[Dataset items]
== == ==

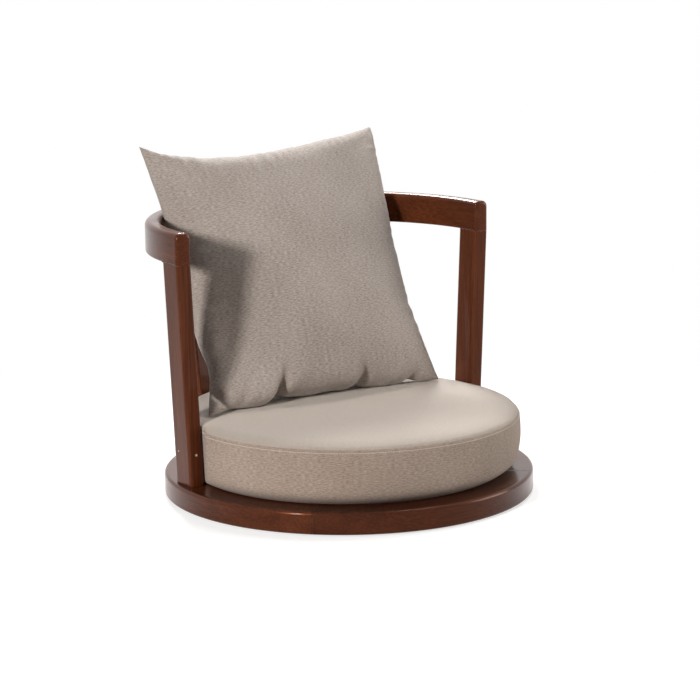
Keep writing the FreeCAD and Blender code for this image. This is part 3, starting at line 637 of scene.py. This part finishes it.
# %% Seat cushion: three panels
# Radius, and millimetres above the top
CROWN_RISE = [(0.001, 0.3), (0.08, 0.1), (0.16, -0.4), (0.21, -1.1), (0.238, -2.2), (0.252, -4.4),
              (0.2605, -7.6)]
CROWN = [(radius, TOP_HEIGHT + rise * MM) for radius, rise in CROWN_RISE]
CROWN += [(0.2638, SEAM_HEIGHT + 0.5 * MM), (0.2634, SEAM_HEIGHT)]
SIDE = [(0.2634, SEAM_HEIGHT), (0.2652, SEAM_HEIGHT - 1.6 * MM), (0.2668, 0.115), (0.2678, 0.102),
        (0.2680, 0.082), (0.2668, 0.064), (0.2640, 0.053), (0.2590, 0.0465), (0.2560, HEM_HEIGHT)]
UNDERSIDE = [(0.2560, HEM_HEIGHT), (0.2500, 0.0400), (0.2420, FOOT_HEIGHT + 0.3 * MM), (0.2300, FOOT_HEIGHT),
             (0.12, FOOT_HEIGHT), (0.001, FOOT_HEIGHT)]
seat_top = turned_panel("seat_top_panel", CROWN, 72, True, seat_cloth)
seat_band = turned_panel("seat_side_band", SIDE, 48, False, band_cloth)
seat_under = turned_panel("seat_underside", UNDERSIDE, 30, True, band_cloth)
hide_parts("seat_cover_top", "seat_foam")
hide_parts("seat_cover_band")
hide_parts("seat_cover_base")
print("seat cushion:", round(2 * SWELL_RADIUS, 3), "m across,", round(TOP_HEIGHT - FOOT_HEIGHT, 3), "m high")

# %% [markdown]
# ### Top stitching
# Just below the seam a row of thread holds the seam allowance flat. Each stitch is a short bent rod that
# dives into the cloth at both ends, so one mesh of small tubes serves for the whole row.

# %% Stitches round the band
STITCH_PITCH = 4.2 * MM
STITCH_RADIUS = 0.45 * MM
STITCH_RING = 0.2661
STITCH_DROP = 4.5 * MM
# Where each point of a stitch lies, as a share of the pitch, and how far it stands off the cloth
STITCH_SHARES = np.array([0, 0.12, 0.5, 0.66, 0.72])
STITCH_LIFTS = np.array([-0.4, 0.12, 0.22, 0.12, -0.4]) * MM
TUBE_SIDES = 6
TUBE_PINCH = 0.35


def tube(path, radius):
    """Points and quads of a tube along a path, pinched at its ends."""
    sides = TUBE_SIDES
    path = np.array(path)
    points = []
    for step, centre in enumerate(path):
        ahead = path[min(step + 1, len(path) - 1)] - path[max(step - 1, 0)]
        ahead = ahead / np.linalg.norm(ahead)
        side = np.cross(ahead, (0, 0, 1))
        side = side / np.linalg.norm(side)
        over = np.cross(side, ahead)
        thick = radius * (TUBE_PINCH if step in (0, len(path) - 1) else 1)
        turns = np.linspace(0, 2 * math.pi, sides, endpoint=False)
        points.extend(centre + thick * (math.cos(t) * side + math.sin(t) * over) for t in turns)
    faces = [[r * sides + c, r * sides + (c + 1) % sides,
              (r + 1) * sides + (c + 1) % sides, (r + 1) * sides + c]
             for r in range(len(path) - 1) for c in range(sides)]
    faces.append(list(range(sides))[::-1])
    faces.append([(len(path) - 1) * sides + c for c in range(sides)])
    return points, faces


def joined_tubes(name, paths, radius):
    points, faces = [], []
    for path in paths:
        some_points, some_faces = tube(path, radius)
        faces.extend([[len(points) + corner for corner in face] for face in some_faces])
        points.extend(some_points)
    return new_mesh(name, points, faces)


def stitch_row(radius, height):
    count = int(2 * math.pi * radius / STITCH_PITCH)
    paths = []
    for number in range(count):
        start = 2 * math.pi * number / count
        angles = start + STITCH_SHARES * 2 * math.pi / count
        points = cushion_points(angles, radius, height)
        outwards = points * (1, 1, 0)
        outwards /= np.linalg.norm(outwards, axis=1)[:, None]
        paths.append(points + outwards * STITCH_LIFTS[:, None])
    return paths


stitches = stitch_row(STITCH_RING, SEAM_HEIGHT - STITCH_DROP)
stitch_mesh = joined_tubes("seat_stitching", stitches, STITCH_RADIUS)
add_piece("seat_stitching", stitch_mesh, thread, "seat_cushion")
print("stitches:", len(stitches), "with", len(stitch_mesh.vertices), "points")

# %% [markdown]
# ## The pillow
# A square pillow is two flat panels sewn together round the edge and stuffed. Nobody cuts the curved outline:
# the stuffing draws the sides in and leaves the corners as points. So cloth does it here. Two flat square
# panels share their edge, air pressure swells them, and the folds along the seam come by themselves. The
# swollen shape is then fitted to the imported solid's outline, so that it sits where it should.

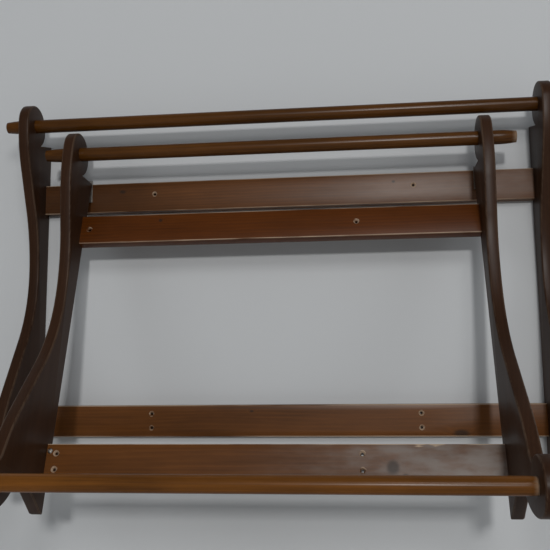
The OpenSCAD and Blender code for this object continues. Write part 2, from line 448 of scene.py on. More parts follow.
def shade(colour, factor):
    return tuple(min(1.0, part * factor) for part in colour)


def new_material(name):
    """An empty node material and its graph."""
    material = bpy.data.materials.new(name)
    material.use_nodes = True
    material.node_tree.nodes.clear()
    return material, Graph(material.node_tree)


def to_surface(graph, shader):
    graph.node("ShaderNodeOutputMaterial", None, {"Surface": shader})


# ---------------------------------------------------------------------------
# Materials


# Spacing of the growth rings.
RING_WIDTH = 0.0062


class Wood:
    """A varnished wood material: its stain and the marks of one piece.

    Places of marks are in the piece's own grain coordinates: along the grain and across it.
    knots: place, height, half length and half width. holes: place and height of screw holes.
    chips: place, half length, height and half width. worn_ends: the end's place, how far in it
    is worn and how much. The painted glare (a grey veil that stands in for a reflection) and dark_end: where they
    start, where they are full and how much.
    """

    def __init__(self, name, stain, seed, finish):
        self.name = name
        self.stain = tuple(stain)
        self.seed = seed
        self.finish = finish
        self.knots = []
        self.holes = []
        self.chips = []
        self.worn_ends = None
        self.painted_glare = None
        self.dark_end = None
        self.contrast = 1.0
        self.polish = 1.0
        self.gloss = 1.0
        # Strength of the pale rims on the eased edges: partly real wear, partly a painted highlight along the
        # arrises.
        self.rim_wear_and_highlight = 0.8
        self.hole_fleck = 0.7

    def build(self):
        material, graph = new_material(self.name)
        grain = graph.node("ShaderNodeAttribute", {"attribute_name": "grain"}, None, "Vector")
        rim = graph.node("ShaderNodeAttribute", {"attribute_name": "rim"}, None, "Fac")
        parts = graph.node("ShaderNodeSeparateXYZ", None, {0: grain})
        along, across, through = parts, parts.out("Y"), parts.out("Z")
        shift = tuple(self.seed * step for step in (1.37, 0.61, 0.23))

        drift = graph.noise(graph.stretch(grain, (2.4, 17.0, 17.0), shift), detail=3.0)
        cloud = graph.noise(graph.stretch(grain, (3.1, 9.0, 9.0), shift), detail=4.0, roughness=0.6)
        streak = graph.noise(graph.stretch(grain, (7.0, 330.0, 330.0), shift), detail=5.0, roughness=0.62)
        pore = graph.noise(graph.stretch(grain, (38.0, 1500.0, 1500.0), shift), detail=2.0)
        smear = graph.noise(graph.stretch(grain, (24.0, 60.0, 60.0), shift), detail=4.0)

        heart, knot_mask = self.knot_rings(graph, along, across, drift)
        rise = through + (0.055 + 0.02 * math.sin(self.seed))
        radius = graph.length(heart, rise)
        rings = graph.maths("SINE", radius * (2 * math.pi / RING_WIDTH) + streak * 2.2) * 0.5 + 0.5

        tone = streak * 0.30 + rings ** 2.0 * 0.07 + cloud * 0.64
        reach = 0.5 * self.contrast
        stops = [
            (0.28, shade(self.stain, 1.0 - 0.9 * reach)),
            (0.49, self.stain),
            (0.70, shade(self.stain, 1.0 + 0.85 * reach)),
        ]
        colour = graph.node("ShaderNodeValToRGB", {"stops": stops}, {"Fac": tone})
        dark_pore = graph.step(pore, 0.60, 0.70)
        colour = graph.mix(dark_pore * 0.25, colour, shade(self.stain, 0.4))
        if self.dark_end:
            near, far, depth = self.dark_end
            dim = graph.step(along + (cloud - 0.5) * 0.12, near, far) * depth
            colour = graph.mix(dim, colour, shade(self.stain, 0.22))
        # Painted glare: a patchy grey veil over one stretch of the board stands in for the reflection of a bright
        # light.
        if self.painted_glare:
            near, far, strength = self.painted_glare
            patchy = graph.step(smear * 0.6 + cloud * 0.5, 0.40, 0.68) * 0.75 + 0.25
            glare_share = graph.step(along + (cloud - 0.5) * 0.15, near, far) * patchy * strength
            colour = graph.mix(glare_share, colour, self.finish.painted_glare_colour)
        colour = graph.mix(knot_mask, colour, self.finish.knot)

        # Pale rims on the eased edges: partly real wear and partly a painted highlight along the arrises.
        worn = graph.step(streak * 0.5 + cloud * 0.6, 0.44, 0.62) * rim * self.rim_wear_and_highlight
        bare = self.bare_places(graph, along, across, cloud, streak)
        bare = graph.maths("MAXIMUM", worn, bare)
        bare = graph.node("ShaderNodeClamp", None, {0: bare})
        bare_and_highlight_colour = graph.mix(streak, shade(self.finish.bare_wood_and_highlight, 0.75), self.finish.bare_wood_and_highlight)
        colour = graph.mix(bare, colour, bare_and_highlight_colour)

        coat = (1 - bare * 0.8) * (0.82 + cloud * 0.3) * (self.finish.varnish * self.gloss)
        rough = 0.36 + streak * 0.16 + bare * 0.25
        height = pore * -0.10 + streak * 0.28 + smear * 1.1 + bare * -0.6
        bump = graph.node("ShaderNodeBump", None, {"Strength": 0.35, "Distance": 0.0006, "Height": height})
        surface = {
            "Base Color": colour,
            "Roughness": rough,
            "Coat Weight": coat,
            "Coat Roughness": self.finish.varnish_roughness * self.polish,
            "Coat IOR": 1.45,
            "Specular IOR Level": 0.03,
            "Normal": bump,
        }
        to_surface(graph, graph.node("ShaderNodeBsdfPrincipled", None, surface))
        return material

    def knot_rings(self, graph, along, across, drift):
        """Bends the rings round each knot. Returns their distance across and the knots' mask."""
        heart = across + (drift - 0.5) * 0.030 + 0.018 * math.cos(self.seed)
        mask = None
        for place, height, length, width in self.knots:
            distance = graph.length((along - place) / length, (across - height) / width)
            distance = distance + (drift - 0.5) * 0.9
            heart = heart + graph.step(distance, 2.6, 0.4) * 0.012
            one = graph.step(distance, 1.2, 0.45) * 0.78
            mask = one if mask is None else graph.maths("MAXIMUM", mask, one)
        if mask is None:
            mask = drift * 0.0
        return heart, mask

    def bare_places(self, graph, along, across, cloud, streak):
        """Mask of the pale places: a fleck on one side of each screw hole's mouth, chips where the finish is off
        and worn dowel ends.
        """
        mask = cloud * 0.0
        # A pale fleck on one side of each screw hole's mouth.
        for place, height in self.holes:
            from_along = along - place
            from_across = across - height
            distance = graph.length(from_along, from_across) + (streak - 0.5) * 0.004
            ring = graph.step(distance, 0.0062, 0.0050) * graph.step(distance, 0.0024, 0.0036)
            fleck = graph.step(from_across * 110 + from_along * 60 + cloud, 0.70, 1.0)
            mask = graph.maths("MAXIMUM", mask, ring * fleck * self.hole_fleck)
        for place, length, height, reach in self.chips:
            from_along = graph.maths("ABSOLUTE", along - place) / length
            depth = graph.maths("ABSOLUTE", across - height) / reach
            ragged = from_along * 0.5 + depth + (streak - 0.5) * 2.2 + (cloud - 0.5) * 2.4
            mask = graph.maths("MAXIMUM", mask, graph.step(ragged, 0.85, 0.45))
        if self.worn_ends:
            half, reach, strength = self.worn_ends
            to_end = (half - along) / reach
            ragged = to_end + (cloud - 0.5) * 1.6 + (streak - 0.5) * 0.9
            mask = graph.maths("MAXIMUM", mask, graph.step(ragged, 0.9, -0.1) * strength)
        return mask


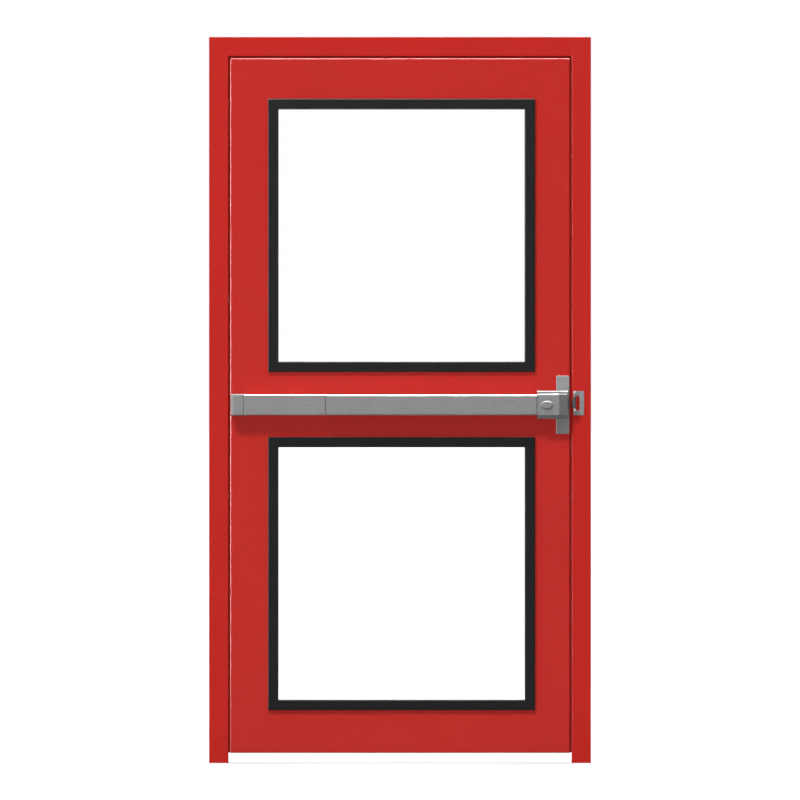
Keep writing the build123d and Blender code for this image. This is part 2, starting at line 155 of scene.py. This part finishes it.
class Shade:
    """A new node material with its Principled shader and short ways to add texture nodes."""

    def __init__(self, name):
        self.material = bpy.data.materials.new(name)
        self.material.use_nodes = True
        self.nodes = self.material.node_tree.nodes
        self.links = self.material.node_tree.links
        self.shader = self.nodes["Principled BSDF"]
        self.place = self.nodes.new("ShaderNodeTexCoord").outputs["Object"]

    def set(self, **sockets):
        """Plain numbers and colours on the shader's own sockets."""
        for name, value in sockets.items():
            socket = self.shader.inputs[name.replace("_", " ").title().replace("Ior", "IOR")]
            socket.default_value = (*value, 1.0) if isinstance(value, tuple) else value

    def noise(self, size, stretch=(1, 1, 1), detail=2.0, shift=0.0):
        """Noise with features of that size in metres, drawn out along each axis by stretch."""
        mapping = self.nodes.new("ShaderNodeMapping")
        mapping.inputs["Location"].default_value = (shift, shift, shift)
        mapping.inputs["Scale"].default_value = [1 / (size * s) for s in stretch]
        self.links.new(self.place, mapping.inputs["Vector"])
        noise = self.nodes.new("ShaderNodeTexNoise")
        noise.inputs["Scale"].default_value = 1.0
        noise.inputs["Detail"].default_value = detail
        self.links.new(mapping.outputs["Vector"], noise.inputs["Vector"])
        return noise.outputs["Fac"]

    def spread(self, noise, low, high):
        """The noise's usual values, spread out between low and high."""
        return ranged(self.nodes, self.links, noise, *NOISE_REACH, low, high)

    def colour(self, value, colour, darker, lighter):
        """Base colour that goes with value from a share darker to a share lighter."""
        node = self.nodes.new("ShaderNodeMix")
        node.data_type = "RGBA"
        self.links.new(value, node.inputs["Factor"])
        node.inputs[6].default_value = (*tinted(colour, -darker), 1.0)
        node.inputs[7].default_value = (*tinted(colour, lighter), 1.0)
        self.drive("Base Color", node.outputs[2])

    def bumps(self, *layers):
        """Relief on the shader's normal: one (value, depth in metres) over another."""
        normal = None
        for value, depth in layers:
            node = self.nodes.new("ShaderNodeBump")
            node.inputs["Distance"].default_value = depth
            self.links.new(value, node.inputs["Height"])
            if normal is not None:
                self.links.new(normal, node.inputs["Normal"])
            normal = node.outputs["Normal"]
        self.drive("Normal", normal)

    def drive(self, socket, value):
        """A value from texture nodes on a socket of the shader."""
        self.links.new(value, self.shader.inputs[socket])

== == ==

# Aim of the exercise
Starting with the line that contains "# swollen shape", repeat each line exactly, and stop once the line that contains "self.hole_fleck = 0.7" has been repeated.

# The answer
# swollen shape is then fitted to the imported solid's outline, so that it sits where it should.

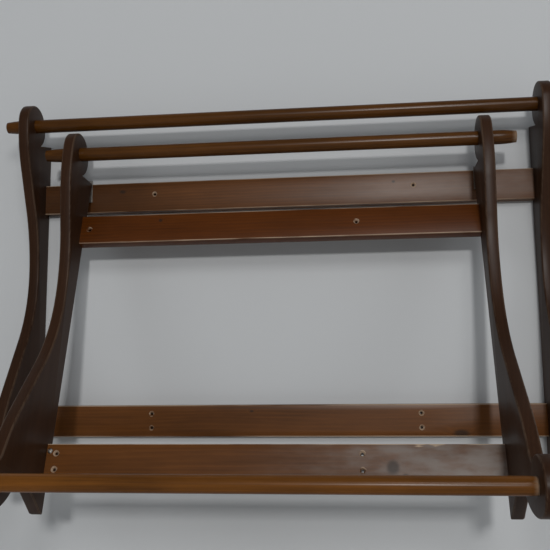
The OpenSCAD and Blender code for this object continues. Write part 2, from line 448 of scene.py on. More parts follow.
def shade(colour, factor):
    return tuple(min(1.0, part * factor) for part in colour)


def new_material(name):
    """An empty node material and its graph."""
    material = bpy.data.materials.new(name)
    material.use_nodes = True
    material.node_tree.nodes.clear()
    return material, Graph(material.node_tree)


def to_surface(graph, shader):
    graph.node("ShaderNodeOutputMaterial", None, {"Surface": shader})


# ---------------------------------------------------------------------------
# Materials


# Spacing of the growth rings.
RING_WIDTH = 0.0062


class Wood:
    """A varnished wood material: its stain and the marks of one piece.

    Places of marks are in the piece's own grain coordinates: along the grain and across it.
    knots: place, height, half length and half width. holes: place and height of screw holes.
    chips: place, half length, height and half width. worn_ends: the end's place, how far in it
    is worn and how much. The painted glare (a grey veil that stands in for a reflection) and dark_end: where they
    start, where they are full and how much.
    """

    def __init__(self, name, stain, seed, finish):
        self.name = name
        self.stain = tuple(stain)
        self.seed = seed
        self.finish = finish
        self.knots = []
        self.holes = []
        self.chips = []
        self.worn_ends = None
        self.painted_glare = None
        self.dark_end = None
        self.contrast = 1.0
        self.polish = 1.0
        self.gloss = 1.0
        # Strength of the pale rims on the eased edges: partly real wear, partly a painted highlight along the
        # arrises.
        self.rim_wear_and_highlight = 0.8
        self.hole_fleck = 0.7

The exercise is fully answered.